Another lawyer makes literally half what he did as a litigator, working in a public (government) agency.

And one more lawyer I know makes literally a third of what he did, working for a non-profit doing public interest law.

And of course, lawyers always have the option of providing their services at no charge (pro bono)—the American Bar Association recommends 50 hours per lawyer per year.

(Qualitatively I would have to say intrinsic job satisfaction among the lawyers I know is inversely related to total compensation against these four cases. The assumption here is that, for most people, being a “good community citizen” is in itself at least somewhat rewarding.)

Additionally, individuals have broad latitude in the US to represent themselves (pro se), generating a “do it yourself” supply of legal services.

For the sake of plotting everything on two axes, you could plot the total units of legal service delivered (y-axis) against the payment received by the “deliverer” for that unit (x-axis)—in this view paying someone else would be a negative payment while DIY would be a 0 payment. (I don’t know exactly the shape of the curve here…but it actually doesn’t matter much for the sake of the thought experiment.)

Now let’s think about open source code with a similar plot in mind.
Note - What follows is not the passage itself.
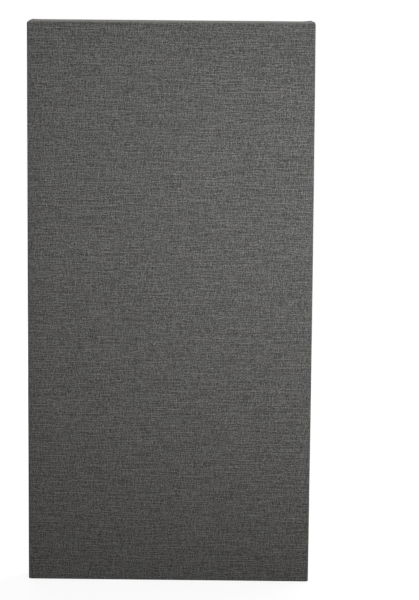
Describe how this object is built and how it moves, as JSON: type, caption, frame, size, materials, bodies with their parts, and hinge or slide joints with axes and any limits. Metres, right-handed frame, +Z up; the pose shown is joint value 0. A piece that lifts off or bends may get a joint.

Lakhani and Wolf’s open source developer study found 40% of developers were being paid while developing code. So on the chart above they somewhere in quadrant 1.

Cutting the data a different way using cluster analysis, the authors show that 80% of the sample is essentially covered by work need/payment (cluster 1) or two clusters where “intellectually stimulating” and “improves skill” lead by a long shot as motivations among predominantly unpaid developers (see page 13 of the linked document). This is code in quadrant 2 of the chart. “Obligation from use”—that is, giving back, something that seems like a commitment to giving back through pro-bono work—is the far-and-away leading motivator in the fourth cluster.

If we plotted all the units of code—open and on top of it not-open—in the world, would the shape and motivational dependencies look much different from all the shape of all the units of legal service? 

In quadrant 2 (no payment received by deliverer) in either domain would be a lot of things that “scratch your own itch” or are themselves stimulating and rewarding. In quadrant 1 would be whole lot of things for which these characteristics apply less or not at all (or perhaps inversely—they are painful or tedious or otherwise unrewarding…). 

This brings me all the way back to the question of law, software, and “openness.” 

I took issue with the idea the primary “problem” with the legal domain was it wasn’t “open” enough. I think the process of thinking through comparisons between law and software illuminates the fact there is no single magic bullet for increasing the supply of something—whether code or legal services—at lower cost. (Note I’m taking a macroeconomic and long-term view here: although I work for a company that sells software, in the grand scheme of things more-for-less is probably good for commercial interests and consumer interests alike; neither I, nor, I hazard a guess, whoever defined that product strategy for Microsoft feels “bad” that tens of millions of end-user developers can DIY hundreds of millions of lines of code using the Excel macro engine and Office object model. That product substantially “shifted the curve” and was a win-win overall.)

Making more knowledge—through exposure of raw artifacts like source code or judicial decisions—or pedagogical materials can shift the curve. So can increasing the supply of people who are trained to be developers or lawyers. So can decreasing the difficulty of delivering a unit of service or code (XNA is really interesting me in this respect….). So can make making delivering some unit of service or code more intrinsically rewarding (fun, tear-jerking, intellectually stimulating, guilt-assuaging….). So can making it more financially rewarding to deliver some unit of service or code.

Balancing being a good community citizen with being paid is a hard problem to solve because there is no one single formula for striking the right balance. But I find that to be a good thing: that translates, to be sure, into many opportunities to try to strike the right balance and fail—but also many opportunities for diverse individual, communal, and corporate co-exist, adapt, prosper—and surprise. A world where one size does not fit all may be messy but it is a lot more interesting.